**Aim**
Take the data below and repeat it exactly.

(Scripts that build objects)
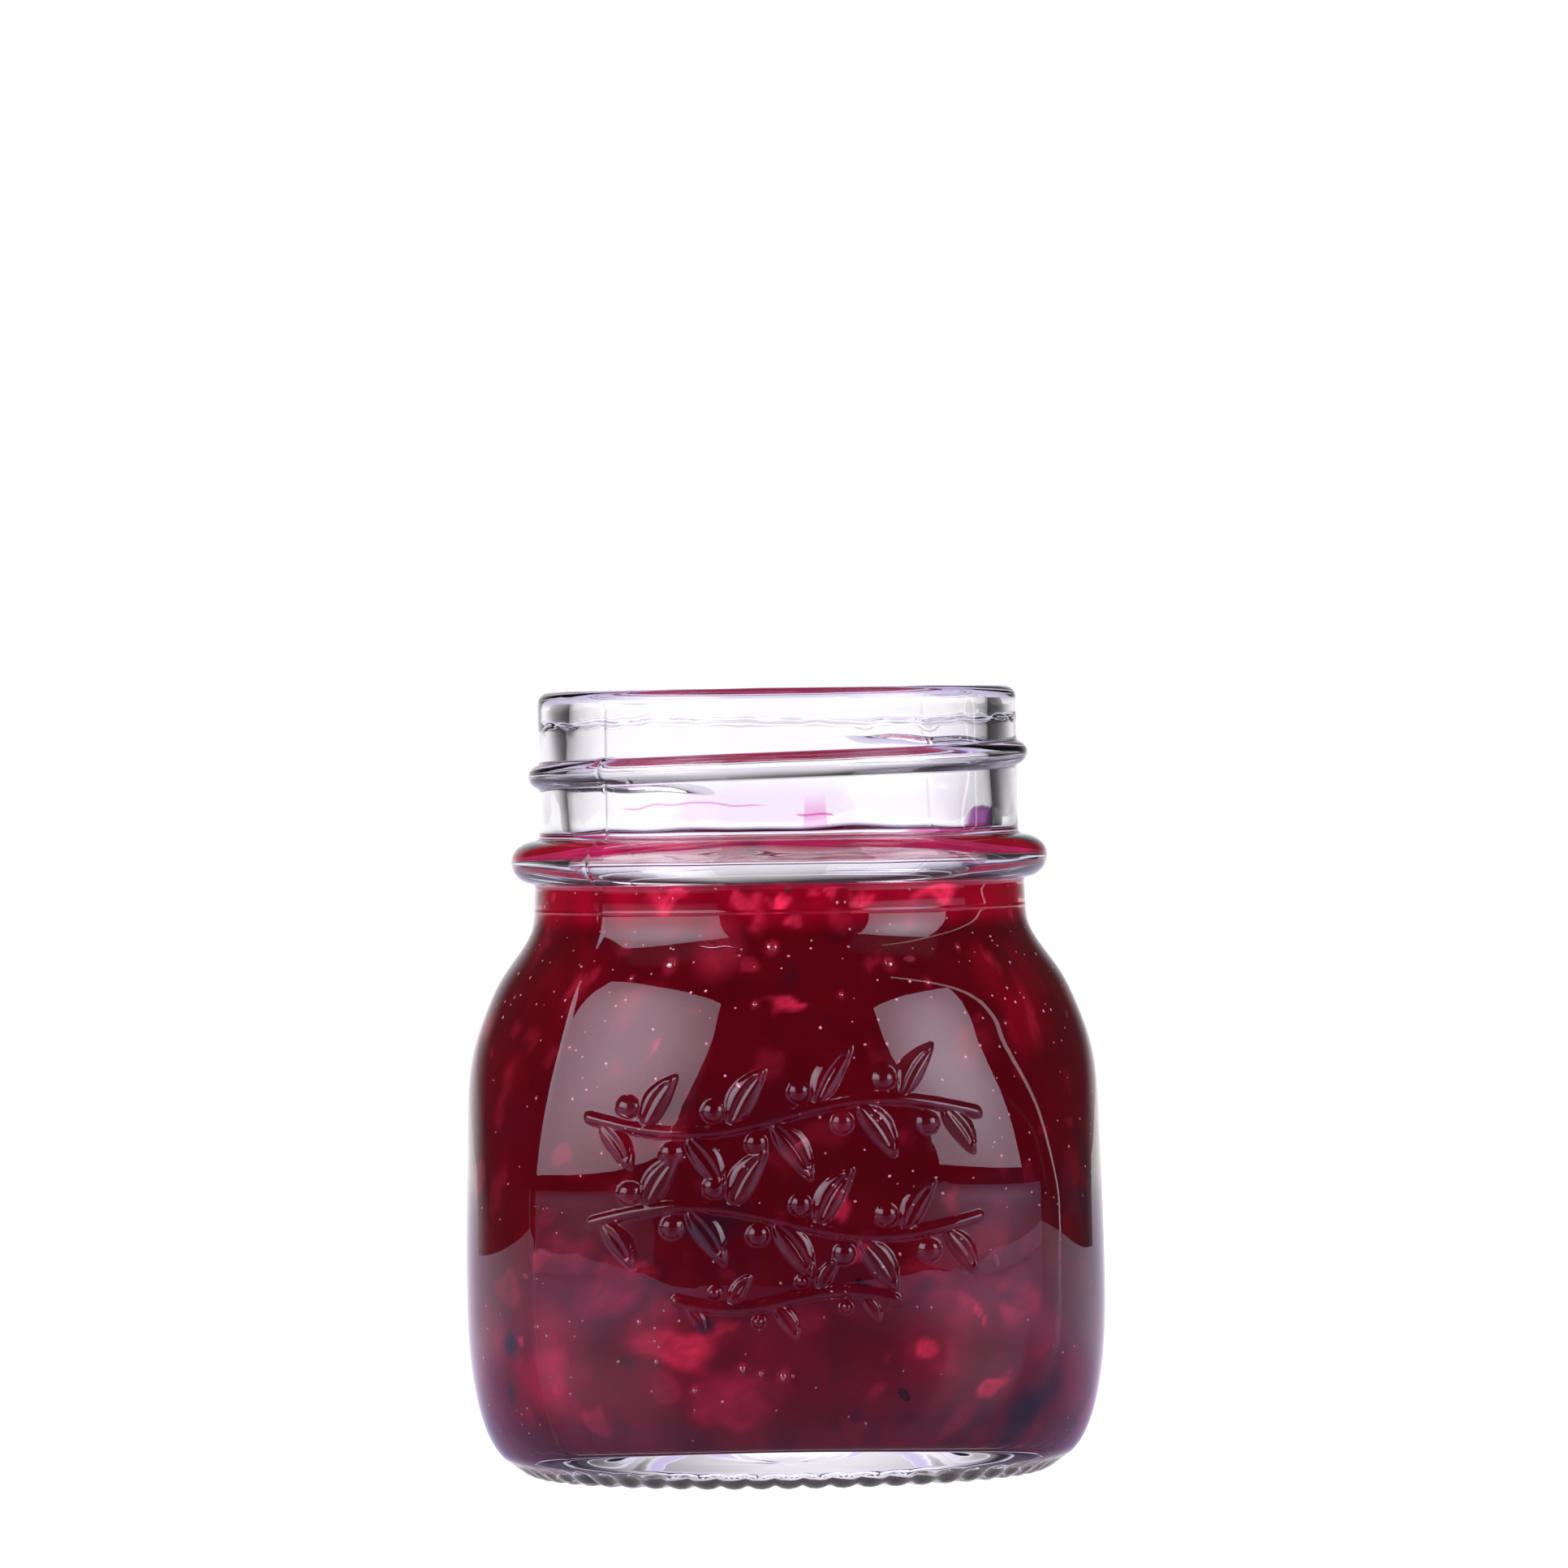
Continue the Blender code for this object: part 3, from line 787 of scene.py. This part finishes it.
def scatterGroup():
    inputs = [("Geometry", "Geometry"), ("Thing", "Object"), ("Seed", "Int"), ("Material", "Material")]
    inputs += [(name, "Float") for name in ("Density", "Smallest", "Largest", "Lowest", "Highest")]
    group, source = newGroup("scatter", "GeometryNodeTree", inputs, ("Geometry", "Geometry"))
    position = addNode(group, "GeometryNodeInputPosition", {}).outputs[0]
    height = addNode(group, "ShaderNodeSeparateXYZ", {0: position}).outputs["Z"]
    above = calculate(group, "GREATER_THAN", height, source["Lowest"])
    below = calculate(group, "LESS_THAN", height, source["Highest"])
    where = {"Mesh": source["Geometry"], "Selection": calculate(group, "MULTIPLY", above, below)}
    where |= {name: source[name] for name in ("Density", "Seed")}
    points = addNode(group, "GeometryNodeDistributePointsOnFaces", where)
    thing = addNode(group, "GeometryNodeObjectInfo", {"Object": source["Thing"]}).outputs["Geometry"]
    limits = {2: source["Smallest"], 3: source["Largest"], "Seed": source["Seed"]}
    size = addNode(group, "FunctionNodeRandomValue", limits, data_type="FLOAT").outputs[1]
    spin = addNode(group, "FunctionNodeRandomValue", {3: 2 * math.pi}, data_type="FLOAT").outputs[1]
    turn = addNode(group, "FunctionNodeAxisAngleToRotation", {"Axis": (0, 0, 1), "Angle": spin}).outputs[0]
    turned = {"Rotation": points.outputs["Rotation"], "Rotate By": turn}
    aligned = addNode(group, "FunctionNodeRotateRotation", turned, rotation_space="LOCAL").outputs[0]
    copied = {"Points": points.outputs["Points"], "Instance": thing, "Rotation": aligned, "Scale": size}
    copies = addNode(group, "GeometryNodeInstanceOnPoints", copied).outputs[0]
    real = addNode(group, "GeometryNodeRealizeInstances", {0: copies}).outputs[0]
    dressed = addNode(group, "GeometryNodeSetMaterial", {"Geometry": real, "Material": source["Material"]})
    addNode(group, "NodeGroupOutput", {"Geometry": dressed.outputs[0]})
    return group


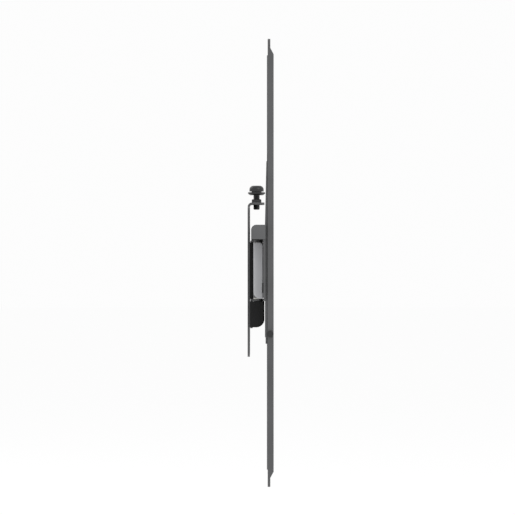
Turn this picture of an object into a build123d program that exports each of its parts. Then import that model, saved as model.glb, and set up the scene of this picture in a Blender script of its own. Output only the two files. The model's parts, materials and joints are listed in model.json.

**The result**
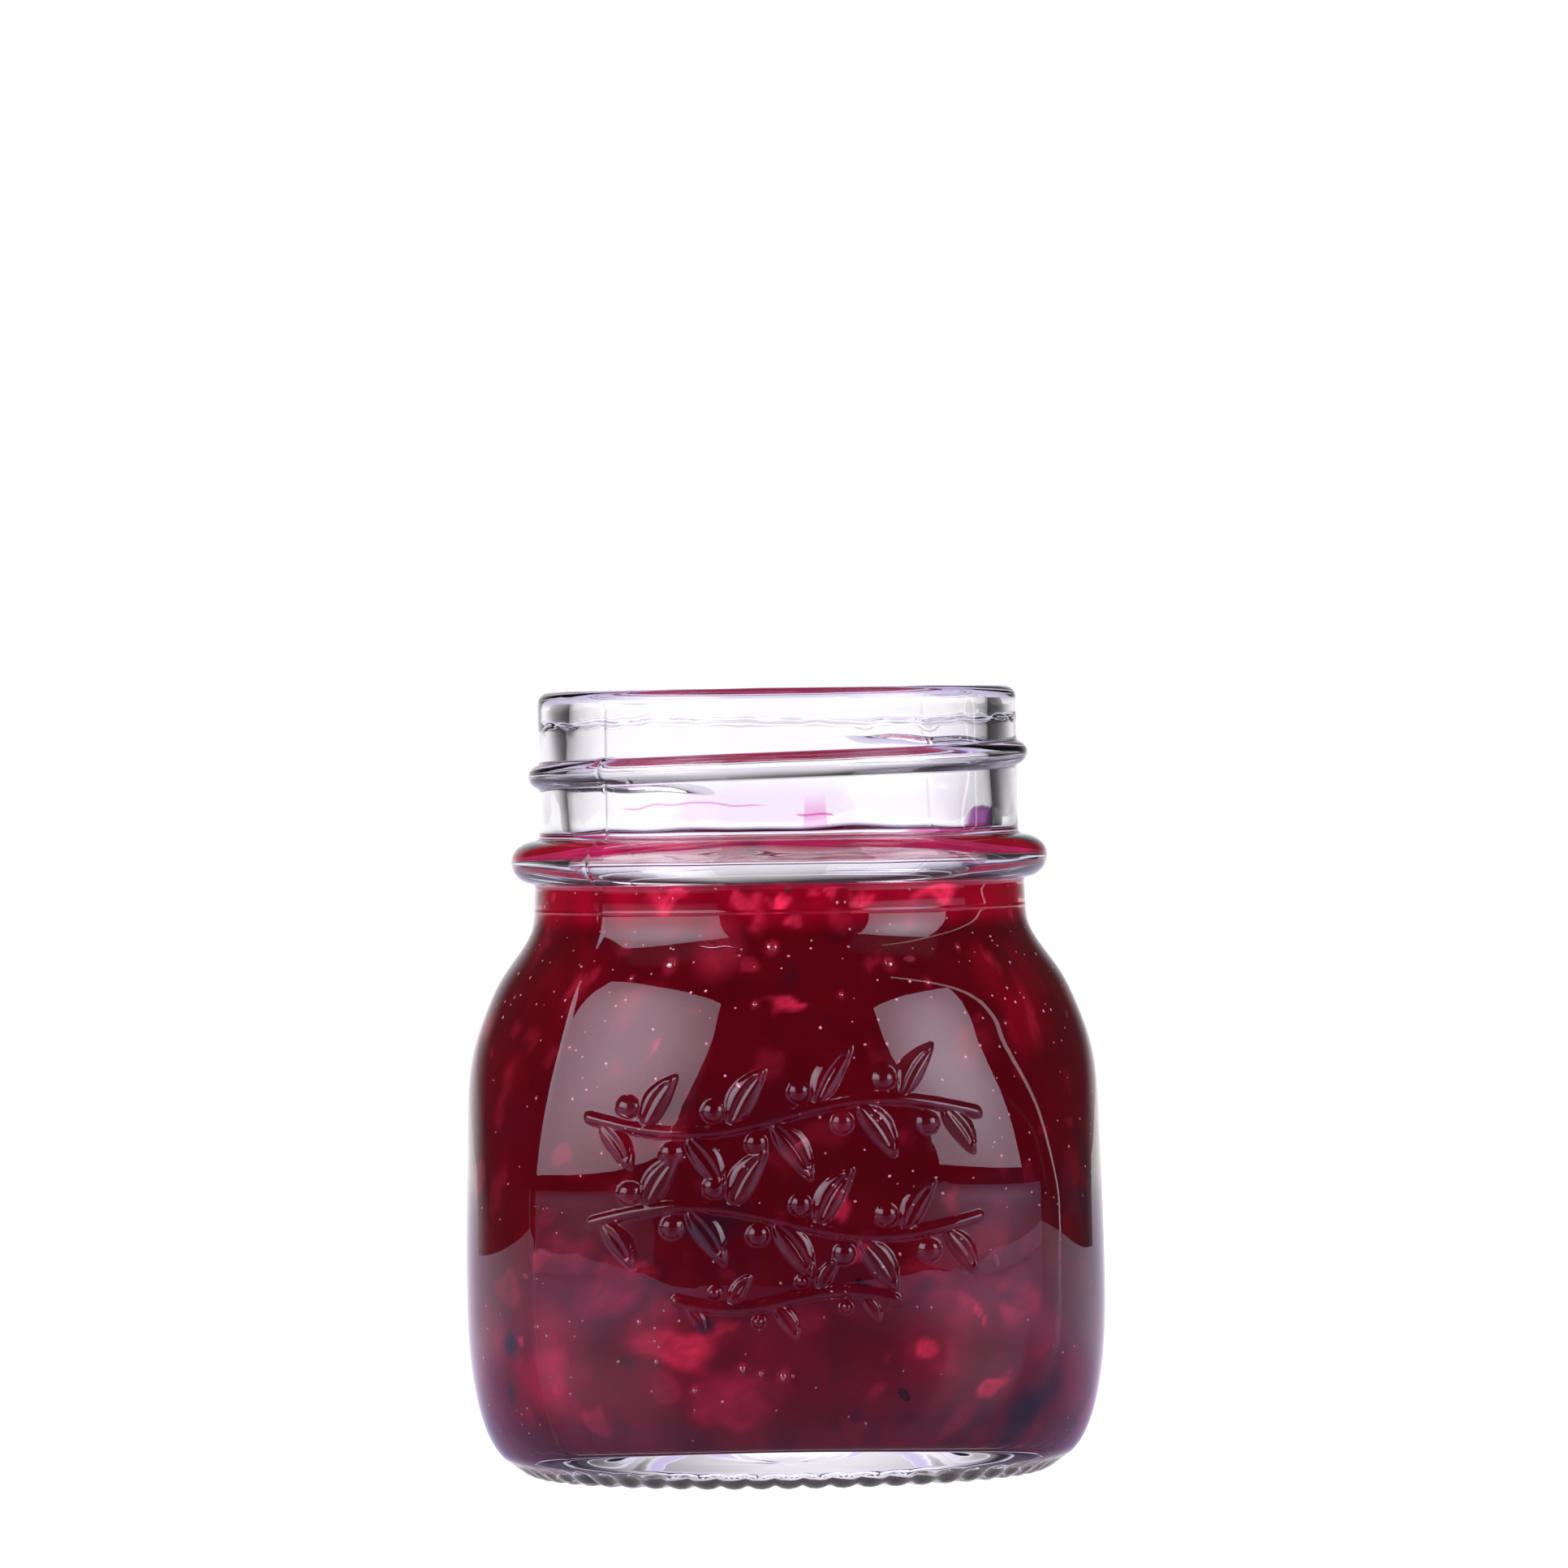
Continue the Blender code for this object: part 3, from line 787 of scene.py. This part finishes it.
def scatterGroup():
    inputs = [("Geometry", "Geometry"), ("Thing", "Object"), ("Seed", "Int"), ("Material", "Material")]
    inputs += [(name, "Float") for name in ("Density", "Smallest", "Largest", "Lowest", "Highest")]
    group, source = newGroup("scatter", "GeometryNodeTree", inputs, ("Geometry", "Geometry"))
    position = addNode(group, "GeometryNodeInputPosition", {}).outputs[0]
    height = addNode(group, "ShaderNodeSeparateXYZ", {0: position}).outputs["Z"]
    above = calculate(group, "GREATER_THAN", height, source["Lowest"])
    below = calculate(group, "LESS_THAN", height, source["Highest"])
    where = {"Mesh": source["Geometry"], "Selection": calculate(group, "MULTIPLY", above, below)}
    where |= {name: source[name] for name in ("Density", "Seed")}
    points = addNode(group, "GeometryNodeDistributePointsOnFaces", where)
    thing = addNode(group, "GeometryNodeObjectInfo", {"Object": source["Thing"]}).outputs["Geometry"]
    limits = {2: source["Smallest"], 3: source["Largest"], "Seed": source["Seed"]}
    size = addNode(group, "FunctionNodeRandomValue", limits, data_type="FLOAT").outputs[1]
    spin = addNode(group, "FunctionNodeRandomValue", {3: 2 * math.pi}, data_type="FLOAT").outputs[1]
    turn = addNode(group, "FunctionNodeAxisAngleToRotation", {"Axis": (0, 0, 1), "Angle": spin}).outputs[0]
    turned = {"Rotation": points.outputs["Rotation"], "Rotate By": turn}
    aligned = addNode(group, "FunctionNodeRotateRotation", turned, rotation_space="LOCAL").outputs[0]
    copied = {"Points": points.outputs["Points"], "Instance": thing, "Rotation": aligned, "Scale": size}
    copies = addNode(group, "GeometryNodeInstanceOnPoints", copied).outputs[0]
    real = addNode(group, "GeometryNodeRealizeInstances", {0: copies}).outputs[0]
    dressed = addNode(group, "GeometryNodeSetMaterial", {"Geometry": real, "Material": source["Material"]})
    addNode(group, "NodeGroupOutput", {"Geometry": dressed.outputs[0]})
    return group


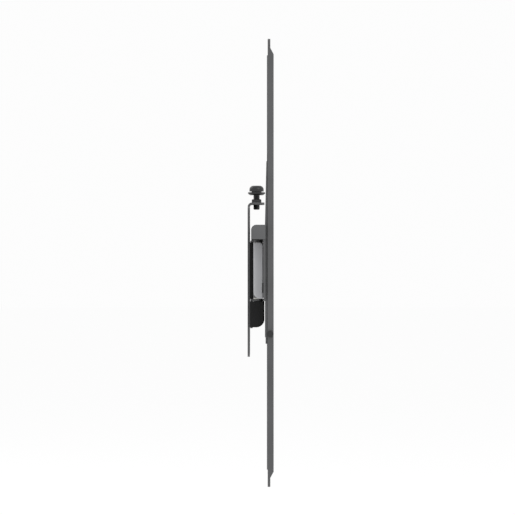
Turn this picture of an object into a build123d program that exports each of its parts. Then import that model, saved as model.glb, and set up the scene of this picture in a Blender script of its own. Output only the two files. The model's parts, materials and joints are listed in model.json.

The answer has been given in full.